Second, one chef isn’t going to be enough. Instead, many chefs will work together, each with a specific role. One chef is responsible for fetching recipes and checking identities, a few chefs are responsible for taking care of individual ingredient prep, another for cooking it all together, and finally a last chef for serving the plate.
A lot of these tasks can be done in parallel. The ingredients can be prepared in parallel by different chefs, to start. Heck, if speed is the preeminent issue (and it is, cause athletes are hungry), then it’s worth optimistically starting to cook Jamie’s breakfast before the identity-checking chef has finished his job. In other words, it’s okay to follow the recipe tasks out of order. If, perchance, the identity check fails, then the breakfast should be discarded instead of served. Yes, that means food gets discarded occasionally. Most of the time, though, no one’s trying to impersonate Jamie, so it’s reasonable to be optimistic, cause that will make the cafeteria faster most of the time at the cost of wasting some food. And in any case, even with a little food waste, as long as a secret breakfast doesn’t make it out of the kitchen to an impostor, then the secret recipe is still secret, and the Secret-Breakfast Cafeteria lives up to its name. Right?
Now imagine Chloe, another athlete, who’s trying to steal Jamie’s breakfast recipe. She shows up and lies:
“Hi, I’m Jamie, please make me my secret breakfast.”

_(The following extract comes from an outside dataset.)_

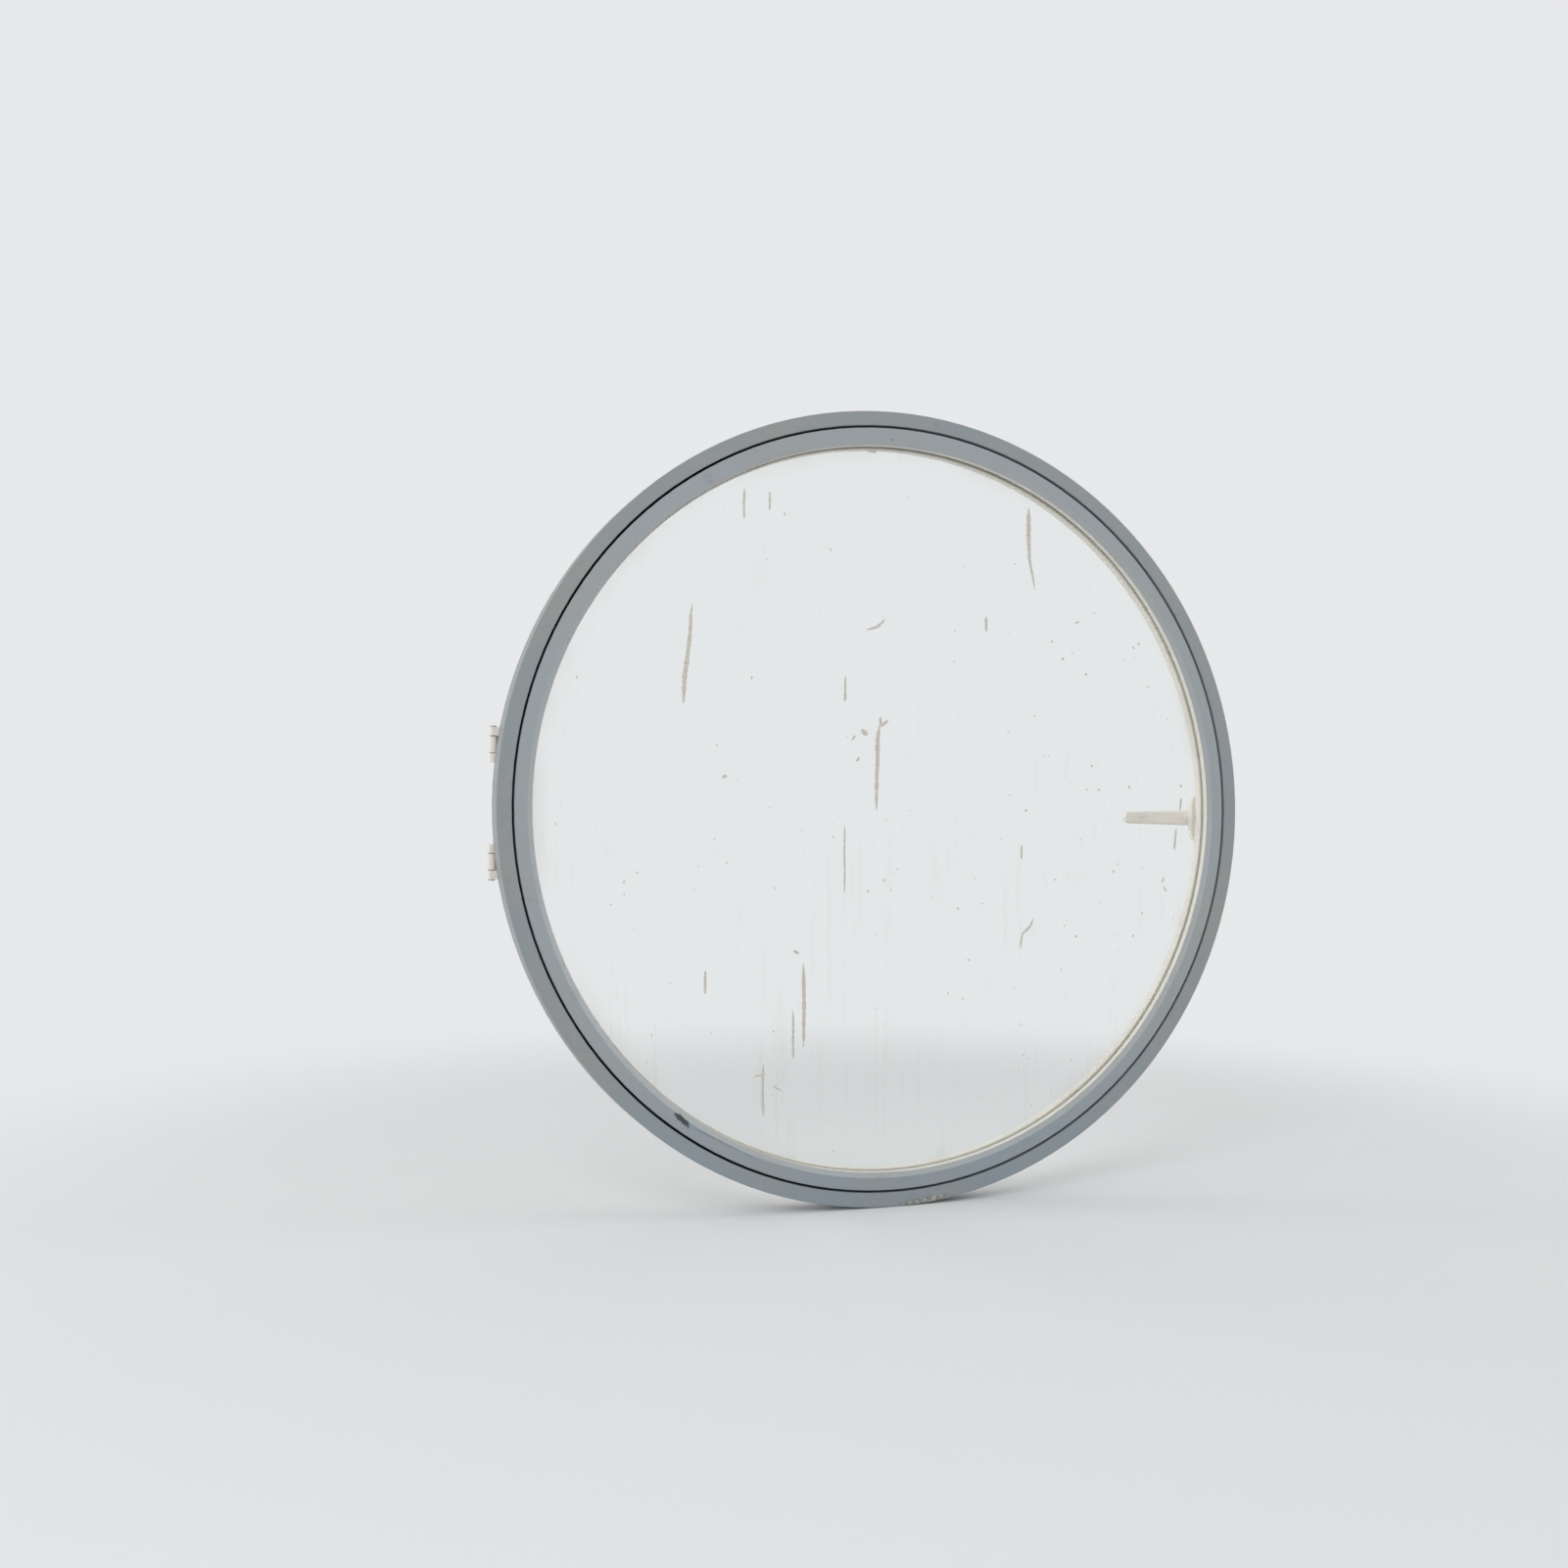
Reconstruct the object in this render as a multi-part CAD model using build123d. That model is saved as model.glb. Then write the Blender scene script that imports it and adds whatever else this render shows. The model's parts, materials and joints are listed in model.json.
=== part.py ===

[except this is Chloe, not Jamie]
First, one chef begins the identity check. But that takes a while, so the other chefs optimistically start their work. Remember there’s that mise-en-place, right? One chef moves the ingredients for Jamie’s breakfast from the pantry to the work area: eggs, gruyere, and ham. A few other chefs then begin their parallel dance: one cuts the ham, another grates the gruyere, another beats the eggs.
Now, just as the omelette comes together, the ID-checking chef returns with some unexpected and concerning news: that’s not Jamie. The chefs immediately halt their work and throw away that beautiful, almost-ready omelette. Chloe, instead of getting her breakfast, receives a rejection: you’re not Jamie, you can’t have Jamie’s breakfast. Defeated, Chloe sighs and says “fine, then give me some waffles, a side of ham, and some eggs over-easy.” Miffed, she waits for her food.
Except… when the food comes out, she notices that the side-of-ham and eggs are ready a little bit faster than the waffles. Now, why would that be?
Chloe’s eyes widen as she realizes that, like Sherlock Holmes, she’s pieced together the mystery: it’s the mise-en-place! Those ingredients must have been already at the chef’s work area, pre-fetched from the pantry! From that subtle but unambiguous timing information, Chloe concludes that Jamie’s breakfast must have included ham and eggs. That may not be Jamie’s complete recipe, but it’s a heck of a lot more information than Chloe should have uncovered, given that Jamie was expecting a totally secret breakfast. A couple more days of breakfast psy ops and Chloe will have all the elements of Jamie’s recipe, thereby breaking the central guarantee of the Secret Breakfast Cafeteria.
Connecting Back to CPUs
Today’s computing architectures look a lot like the Secret-Breakfast Cafeteria. There are a number of processing units (our chefs) working in a parallel, executing tasks out-of-order, throwing away the data they’ve optimistically computed if a bounds check fails. Computers do increasingly more things in parallel because, over the last few years, it’s become harder to make each processing unit churn out results faster, so instead CPUs are filled with more processing units. Rather than each instruction happening faster, CPUs just do more instructions in parallel and pull off increasingly crazy tricks to parallelize code that isn’t explicitly written to be parallelized.
And of course, in modern processors, there’s caching. Accessing main memory is very slow, so copies of main memory that are in active use are brought closer to the CPU for faster access (like the mise-en-place). Once brought closer to the CPU, cached memory tends to stay there until other sections of main memory are needed.
Put those two things together: caching and out-of-order execution, and you understand the simplest variant of these newly discovered attacks. The other variants, though more complex, are roughly the same idea: some code is executed optimistically by the processor, that code accesses secret data, and, although the output is properly discarded when the processor detects it should never have executed that code in the first place, traces left in the cache can later be observed via timing behaviors.
And that’s Meltdown and Spectre.
Why does this Matter?
Where does this apply, you might wonder? Everywhere. Your phone runs multiple apps. Your web browser runs multiple pages. Your virtual cloud server may be co-hosted with another company’s virtual cloud server on the same physical machine. Each app, each web page, each virtual server is supposed to be hermetically sealed from others. To break that seal even a little bit is a catastrophic security issue.
[With apologies to Jamie Anderson and Chloe Kim, two awesome Team USA Olympic athletes who are, to the best of my knowledge, very fine people who would never steal each other’s breakfast recipes.]